◆ **Task statement**:
Return the listing word for word, as given.
## START
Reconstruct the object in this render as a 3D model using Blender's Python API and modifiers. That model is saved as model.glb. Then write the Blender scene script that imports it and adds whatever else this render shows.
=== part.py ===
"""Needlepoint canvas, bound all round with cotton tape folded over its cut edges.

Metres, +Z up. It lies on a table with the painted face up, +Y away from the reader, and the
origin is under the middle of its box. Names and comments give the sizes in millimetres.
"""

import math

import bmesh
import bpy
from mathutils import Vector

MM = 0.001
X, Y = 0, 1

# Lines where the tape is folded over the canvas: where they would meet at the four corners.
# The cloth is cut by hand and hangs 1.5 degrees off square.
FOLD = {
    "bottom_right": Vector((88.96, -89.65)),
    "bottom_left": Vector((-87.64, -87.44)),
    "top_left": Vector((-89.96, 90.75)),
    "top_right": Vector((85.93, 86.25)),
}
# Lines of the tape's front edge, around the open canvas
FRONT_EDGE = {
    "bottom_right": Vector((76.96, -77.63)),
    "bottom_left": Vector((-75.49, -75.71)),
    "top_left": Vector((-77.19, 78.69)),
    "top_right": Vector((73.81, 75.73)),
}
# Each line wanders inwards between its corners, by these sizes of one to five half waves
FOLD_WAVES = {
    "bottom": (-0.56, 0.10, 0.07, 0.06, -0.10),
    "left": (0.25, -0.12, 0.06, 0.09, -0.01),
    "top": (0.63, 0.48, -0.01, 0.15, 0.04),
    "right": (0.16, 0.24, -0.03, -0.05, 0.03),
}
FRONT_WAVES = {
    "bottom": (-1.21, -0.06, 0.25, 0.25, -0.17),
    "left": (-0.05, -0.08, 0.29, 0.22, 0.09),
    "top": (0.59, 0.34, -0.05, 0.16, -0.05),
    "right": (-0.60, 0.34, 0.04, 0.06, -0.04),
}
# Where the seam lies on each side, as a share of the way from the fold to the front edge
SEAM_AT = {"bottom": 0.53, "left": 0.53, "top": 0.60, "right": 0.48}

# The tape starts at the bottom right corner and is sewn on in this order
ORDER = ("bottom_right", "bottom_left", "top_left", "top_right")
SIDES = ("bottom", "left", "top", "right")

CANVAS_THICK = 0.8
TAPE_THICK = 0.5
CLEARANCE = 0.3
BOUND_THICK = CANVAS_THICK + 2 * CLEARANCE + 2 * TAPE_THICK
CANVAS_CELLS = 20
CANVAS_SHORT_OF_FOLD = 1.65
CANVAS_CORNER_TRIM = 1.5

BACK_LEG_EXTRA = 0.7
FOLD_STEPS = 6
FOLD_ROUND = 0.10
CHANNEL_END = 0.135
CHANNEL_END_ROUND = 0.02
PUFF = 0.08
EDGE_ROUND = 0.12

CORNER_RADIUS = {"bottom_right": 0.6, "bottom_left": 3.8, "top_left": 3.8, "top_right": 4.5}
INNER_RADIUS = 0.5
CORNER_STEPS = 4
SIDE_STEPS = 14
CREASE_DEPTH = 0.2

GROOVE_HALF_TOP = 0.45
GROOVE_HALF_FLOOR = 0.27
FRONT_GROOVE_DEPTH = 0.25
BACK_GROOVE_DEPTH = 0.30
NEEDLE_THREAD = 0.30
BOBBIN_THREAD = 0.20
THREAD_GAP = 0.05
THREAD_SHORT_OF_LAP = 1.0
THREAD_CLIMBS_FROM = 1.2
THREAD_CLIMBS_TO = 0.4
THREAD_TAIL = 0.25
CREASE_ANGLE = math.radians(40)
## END
◆ **Final answer**:
Reconstruct the object in this render as a 3D model using Blender's Python API and modifiers. That model is saved as model.glb. Then write the Blender scene script that imports it and adds whatever else this render shows.
=== part.py ===
"""Needlepoint canvas, bound all round with cotton tape folded over its cut edges.

Metres, +Z up. It lies on a table with the painted face up, +Y away from the reader, and the
origin is under the middle of its box. Names and comments give the sizes in millimetres.
"""

import math

import bmesh
import bpy
from mathutils import Vector

MM = 0.001
X, Y = 0, 1

# Lines where the tape is folded over the canvas: where they would meet at the four corners.
# The cloth is cut by hand and hangs 1.5 degrees off square.
FOLD = {
    "bottom_right": Vector((88.96, -89.65)),
    "bottom_left": Vector((-87.64, -87.44)),
    "top_left": Vector((-89.96, 90.75)),
    "top_right": Vector((85.93, 86.25)),
}
# Lines of the tape's front edge, around the open canvas
FRONT_EDGE = {
    "bottom_right": Vector((76.96, -77.63)),
    "bottom_left": Vector((-75.49, -75.71)),
    "top_left": Vector((-77.19, 78.69)),
    "top_right": Vector((73.81, 75.73)),
}
# Each line wanders inwards between its corners, by these sizes of one to five half waves
FOLD_WAVES = {
    "bottom": (-0.56, 0.10, 0.07, 0.06, -0.10),
    "left": (0.25, -0.12, 0.06, 0.09, -0.01),
    "top": (0.63, 0.48, -0.01, 0.15, 0.04),
    "right": (0.16, 0.24, -0.03, -0.05, 0.03),
}
FRONT_WAVES = {
    "bottom": (-1.21, -0.06, 0.25, 0.25, -0.17),
    "left": (-0.05, -0.08, 0.29, 0.22, 0.09),
    "top": (0.59, 0.34, -0.05, 0.16, -0.05),
    "right": (-0.60, 0.34, 0.04, 0.06, -0.04),
}
# Where the seam lies on each side, as a share of the way from the fold to the front edge
SEAM_AT = {"bottom": 0.53, "left": 0.53, "top": 0.60, "right": 0.48}

# The tape starts at the bottom right corner and is sewn on in this order
ORDER = ("bottom_right", "bottom_left", "top_left", "top_right")
SIDES = ("bottom", "left", "top", "right")

CANVAS_THICK = 0.8
TAPE_THICK = 0.5
CLEARANCE = 0.3
BOUND_THICK = CANVAS_THICK + 2 * CLEARANCE + 2 * TAPE_THICK
CANVAS_CELLS = 20
CANVAS_SHORT_OF_FOLD = 1.65
CANVAS_CORNER_TRIM = 1.5

BACK_LEG_EXTRA = 0.7
FOLD_STEPS = 6
FOLD_ROUND = 0.10
CHANNEL_END = 0.135
CHANNEL_END_ROUND = 0.02
PUFF = 0.08
EDGE_ROUND = 0.12

CORNER_RADIUS = {"bottom_right": 0.6, "bottom_left": 3.8, "top_left": 3.8, "top_right": 4.5}
INNER_RADIUS = 0.5
CORNER_STEPS = 4
SIDE_STEPS = 14
CREASE_DEPTH = 0.2

GROOVE_HALF_TOP = 0.45
GROOVE_HALF_FLOOR = 0.27
FRONT_GROOVE_DEPTH = 0.25
BACK_GROOVE_DEPTH = 0.30
NEEDLE_THREAD = 0.30
BOBBIN_THREAD = 0.20
THREAD_GAP = 0.05
THREAD_SHORT_OF_LAP = 1.0
THREAD_CLIMBS_FROM = 1.2
THREAD_CLIMBS_TO = 0.4
THREAD_TAIL = 0.25
CREASE_ANGLE = math.radians(40)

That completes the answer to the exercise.